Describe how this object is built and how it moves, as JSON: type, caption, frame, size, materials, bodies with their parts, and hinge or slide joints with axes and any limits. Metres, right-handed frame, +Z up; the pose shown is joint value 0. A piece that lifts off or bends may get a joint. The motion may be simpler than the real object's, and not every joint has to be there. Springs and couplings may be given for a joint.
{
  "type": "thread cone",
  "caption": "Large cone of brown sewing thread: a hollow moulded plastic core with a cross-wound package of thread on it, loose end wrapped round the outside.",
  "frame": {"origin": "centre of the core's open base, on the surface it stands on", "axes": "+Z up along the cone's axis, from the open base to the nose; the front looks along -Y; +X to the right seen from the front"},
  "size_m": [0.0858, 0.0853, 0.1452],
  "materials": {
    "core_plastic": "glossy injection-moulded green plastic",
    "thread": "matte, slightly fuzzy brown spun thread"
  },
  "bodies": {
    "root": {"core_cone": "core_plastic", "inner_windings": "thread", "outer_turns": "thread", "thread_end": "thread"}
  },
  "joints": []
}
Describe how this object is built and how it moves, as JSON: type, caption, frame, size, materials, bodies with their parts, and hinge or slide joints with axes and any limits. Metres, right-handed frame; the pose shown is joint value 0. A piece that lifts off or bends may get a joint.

→ What needs to be done: Your task is to transcribe the listing above in full, exactly as given.

→ Written solution:
Describe how this object is built and how it moves, as JSON: type, caption, frame, size, materials, bodies with their parts, and hinge or slide joints with axes and any limits. Metres, right-handed frame, +Z up; the pose shown is joint value 0. A piece that lifts off or bends may get a joint. The motion may be simpler than the real object's, and not every joint has to be there. Springs and couplings may be given for a joint.
{
  "type": "thread cone",
  "caption": "Large cone of brown sewing thread: a hollow moulded plastic core with a cross-wound package of thread on it, loose end wrapped round the outside.",
  "frame": {"origin": "centre of the core's open base, on the surface it stands on", "axes": "+Z up along the cone's axis, from the open base to the nose; the front looks along -Y; +X to the right seen from the front"},
  "size_m": [0.0858, 0.0853, 0.1452],
  "materials": {
    "core_plastic": "glossy injection-moulded green plastic",
    "thread": "matte, slightly fuzzy brown spun thread"
  },
  "bodies": {
    "root": {"core_cone": "core_plastic", "inner_windings": "thread", "outer_turns": "thread", "thread_end": "thread"}
  },
  "joints": []
}
Describe how this object is built and how it moves, as JSON: type, caption, frame, size, materials, bodies with their parts, and hinge or slide joints with axes and any limits. Metres, right-handed frame; the pose shown is joint value 0. A piece that lifts off or bends may get a joint.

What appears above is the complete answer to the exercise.